Call waiting: Legislative audit finds Utah’s largest emergency dispatch center is too slow
SALT LAKE CITY — Utah’s largest emergency dispatch center isn’t meeting national standards. That’s according to a recent legislative audit that looked at data from the past five years.
Legislative audit says callers are left waiting
The standards regarding how fast dispatchers should answer calls are set by the National Emergency Number Association. The association has determined that dispatchers should answer 90% of their calls within 15 seconds and 95% of their calls within 20 seconds.
A legislative audit, released Tuesday, found the Salt Lake Valley Emergency Communications Center (VECC) is falling short of that mark. They say thousands of callers every year are forced to wait more than a minute in order to report their emergency.
Specifically, in 2019 alone, the report stated that 17,562 people calling 911 waited more than one minute before someone answered their call.
A potentially dangerous problem
In fact, in no single month over the past 5 years has the center met the national standards. The report is recommending that VECC set performance standards in hopes of improving 911 call answering times.
“In situations where people are seeking emergency assistance with police, fire, or medical needs, delayed response is both frustrating and potentially dangerous for callers,” the audit states.

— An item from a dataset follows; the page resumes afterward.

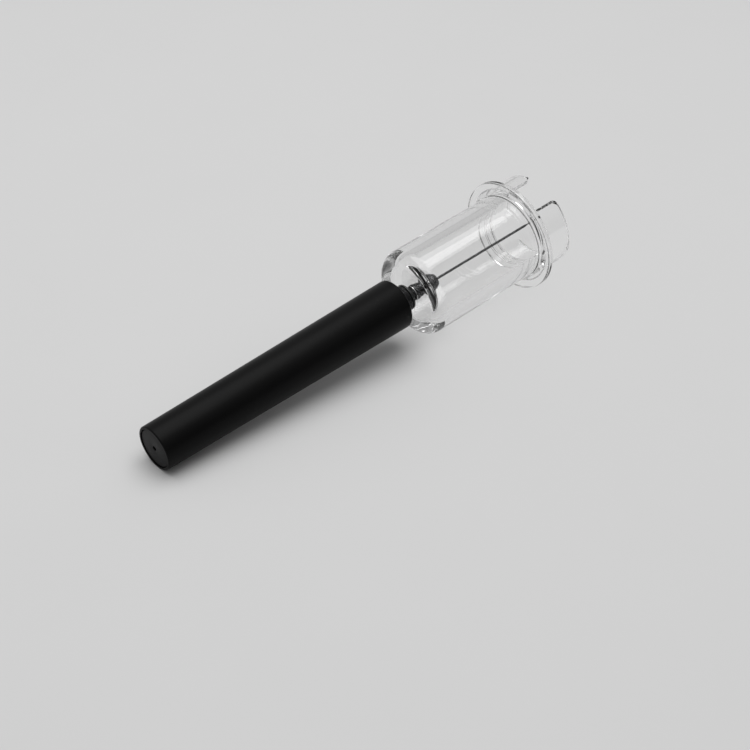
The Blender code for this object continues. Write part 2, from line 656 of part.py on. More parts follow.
def build_needle(materials, carrier, parts, cutters):
    """Makes the washer, the hub that clamps the guard, and the hollow needle with its side vent."""
    washer_front = HUB_WASHER_BACK + HUB_WASHER_THICKNESS
    washer = tube_outline(SHANK_HOLE_RADIUS, HUB_WASHER_RADIUS, HUB_WASHER_BACK, washer_front)
    turned("hub_washer", washer, SMALL_SIDES, materials["black_nylon"], carrier, parts)
    needle_hole = NEEDLE_RADIUS + CLEARANCE
    socket_floor = NEEDLE_BACK - CLEARANCE
    airway = HUB_AIRWAY_RADIUS
    hub = [
        (HUB_NOSE_RADIUS, HUB_FRONT),
        (HUB_BODY_RADIUS, HUB_CONE_BACK),
        (HUB_BODY_RADIUS, HUB_BODY_BACK),
        (HUB_FLANGE_RADIUS, HUB_BODY_BACK, HUB_EDGE),
        (HUB_FLANGE_RADIUS, HUB_FLANGE_BACK, HUB_EDGE),
        (HUB_SHANK_RADIUS, HUB_FLANGE_BACK),
        (HUB_SHANK_RADIUS, HUB_BACK, HUB_EDGE),
        (airway, HUB_BACK),
        (airway, socket_floor),
        (needle_hole, socket_floor),
        (needle_hole, HUB_FRONT),
    ]
    turned("needle_hub", hub, SMALL_SIDES, materials["steel"], carrier, parts)
    vent_station = NEEDLE_FRONT - NEEDLE_VENT_SETBACK
    bore_end = (vent_station + NEEDLE_FRONT - NEEDLE_POINT_LENGTH) / 2
    needle = [
        (0, NEEDLE_FRONT),
        (NEEDLE_RADIUS, NEEDLE_FRONT - NEEDLE_POINT_LENGTH),
        (NEEDLE_RADIUS, NEEDLE_BACK),
        (NEEDLE_BORE_RADIUS, NEEDLE_BACK),
        (NEEDLE_BORE_RADIUS, bore_end),
        (0, bore_end),
    ]
    steel = materials["steel"]
    piece = turned("needle", needle, FINE_SIDES, steel, carrier, parts, closed=False)
    place = (0, 0, vent_station - carrier.location.z)
    across = (0, math.pi / 2, 0)
    length = 2 * (NEEDLE_RADIUS + OVERRUN)
    cut(piece, round_cutter("vent_cutter", NEEDLE_VENT_RADIUS, length, place, across, carrier, cutters))


def build_guard(materials, carrier, parts, cutters):
    """Makes the clear guard: base with a spot face for the hub, tube, flange and three ears."""
    outline = [
        (EAR_RADIUS, EAR_FRONT, EAR_EDGE),
        (EAR_RADIUS, FLANGE_FRONT),
        (FLANGE_RADIUS, FLANGE_FRONT, FLANGE_EDGE),
        (FLANGE_RADIUS, FLANGE_BACK, FLANGE_EDGE),
        (GUARD_RADIUS, FLANGE_BACK, FLANGE_EDGE),
        (GUARD_RADIUS, GUARD_BACK, GUARD_BACK_EDGE),
        (SHANK_HOLE_RADIUS, GUARD_BACK),
        (SHANK_HOLE_RADIUS, SPOT_FACE_FLOOR),
        (SPOT_FACE_RADIUS, SPOT_FACE_FLOOR),
        (SPOT_FACE_RADIUS, GUARD_FLOOR),
        (GUARD_BORE_RADIUS, GUARD_FLOOR, GUARD_FLOOR_FILLET),
        (GUARD_BORE_RADIUS, FLANGE_FRONT, GUARD_MOUTH_EDGE),
        (EAR_BORE_RADIUS, FLANGE_FRONT),
        (EAR_BORE_RADIUS, EAR_FRONT, EAR_EDGE),
    ]
    guard = turned("guard", outline, LARGE_SIDES, materials["clear_plastic"], carrier, parts)
    for index, (direction, mouth_radius) in enumerate(SLOTS):
        name = f"slot_cutter_{index + 1}"
        cut(guard, slot_cutter(name, direction, mouth_radius, carrier, cutters))
    cut(guard, floor_cutter(carrier, cutters))


def centre_on_origin(base, parts):
    """Moves the opener along X so that the origin lies under the middle of its length."""
    bpy.context.view_layer.update()
    depsgraph = bpy.context.evaluated_depsgraph_get()
    reach = []
    for piece in parts.objects:
        if piece.type == "EMPTY":
            continue
        shape = piece.evaluated_get(depsgraph)
        reach.extend((shape.matrix_world @ Vector(corner)).x for corner in mesh_points(shape))
    base.location.x -= (min(reach) + max(reach)) / 2
    bpy.context.view_layer.update()


def mesh_points(shape):
    """Gives the evaluated points of a piece in its own space."""
    mesh = shape.to_mesh()
    points = [vertex.co.copy() for vertex in mesh.vertices]
    shape.to_mesh_clear()
    return points


def main():
    """Builds the opener, resting on the floor with its axis in the XZ plane."""
    clear_scene()
    parts = new_collection("air_pump_wine_opener")
    cutters = new_collection("cutters")
    materials = {name: make_material(name) for name in FINISHES}
    base = new_empty("opener_axis", 0, None, parts)
    base.location = (0, 0, AXIS_START_HEIGHT)
    base.rotation_euler.y = math.pi / 2 - AXIS_RISE
    handle = new_empty("handle_slide", 0, base, parts)
    flap = new_empty("flap_lift", FLAP_BACK, handle, parts)
    plunger = new_empty("plunger", PISTON_BACK, base, parts)
    valve = new_empty("valve_lift", BALL_CENTRE, base, parts)
    guard = new_empty("guard_turn", GUARD_BACK, base, parts)
    build_handle(materials, handle, parts)
    build_cap(materials, handle, parts, cutters)
    build_flap(materials, flap, parts)
    build_plunger(materials, plunger, parts)
    build_valve(materials, valve, parts)
    build_neck(materials, plunger, parts)
    build_needle(materials, plunger, parts, cutters)
    build_guard(materials, guard, parts, cutters)
    centre_on_origin(base, parts)


main()
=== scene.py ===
"""Dresses the air pump wine opener: fine turned surfaces, finishes, floor, studio light and camera.

Every turned piece is drawn as an outline of corners, each a radius and a station, where a station is a
distance along the opener's own axis from the back end of its handle. The axis comes from the frame.
"""

import json
import logging
import math
from abc import ABC, abstractmethod
from dataclasses import dataclass, replace
from enum import Enum

import bmesh
import bpy
from mathutils import Matrix, Vector


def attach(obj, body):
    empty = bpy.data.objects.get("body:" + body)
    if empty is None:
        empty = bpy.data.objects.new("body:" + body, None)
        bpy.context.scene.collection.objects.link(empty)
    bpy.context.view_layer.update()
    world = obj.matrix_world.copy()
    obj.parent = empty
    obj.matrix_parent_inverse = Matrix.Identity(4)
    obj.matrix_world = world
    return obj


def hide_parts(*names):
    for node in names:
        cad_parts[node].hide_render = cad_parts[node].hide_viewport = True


MM = 0.001
FULL_TURN = 2 * math.pi
SMALL_ARC = 4  # the steps of a rounding of a quarter turn on a small piece
FRAME_SIDES = 48  # the sides of the frame's own turned solids
FLAT_SHARE = math.cos(math.pi / FRAME_SIDES)  # keeps a finer circle within their flats

COLOUR_A, COLOUR_B, COLOUR_RESULT = 6, 7, 2  # the places of a Mix node's colour sockets

Tone = tuple[float, float, float]
Place = tuple[float, float, float]
Span = tuple[float, float]
Piece = bpy.types.Object
Shape = bmesh.types.BMesh
Ring = list[bmesh.types.BMVert]
Socket = bpy.types.NodeSocket
Relief = list[tuple[Socket, float]]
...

The Utah Department of Health agrees with the audit and additionally would revise administrative rules to include staffing minimums.
VECC officials recognize the “weaknesses that are present,” according to a response letter signed by executive director Scott Ruf and Dan Petersen, chairperson of the Board of Trustees. According to them, officials have tried to fix the issues “well before this audit called out [the] problems.”
The audit found the Beaver County Sheriff, San Juan County Sheriff, Weber Area 911 and Rich County Sheriff were also briefly out of compliance. Although, they all answered the vast majority of their calls within the 20-second threshold more than 90% of the time.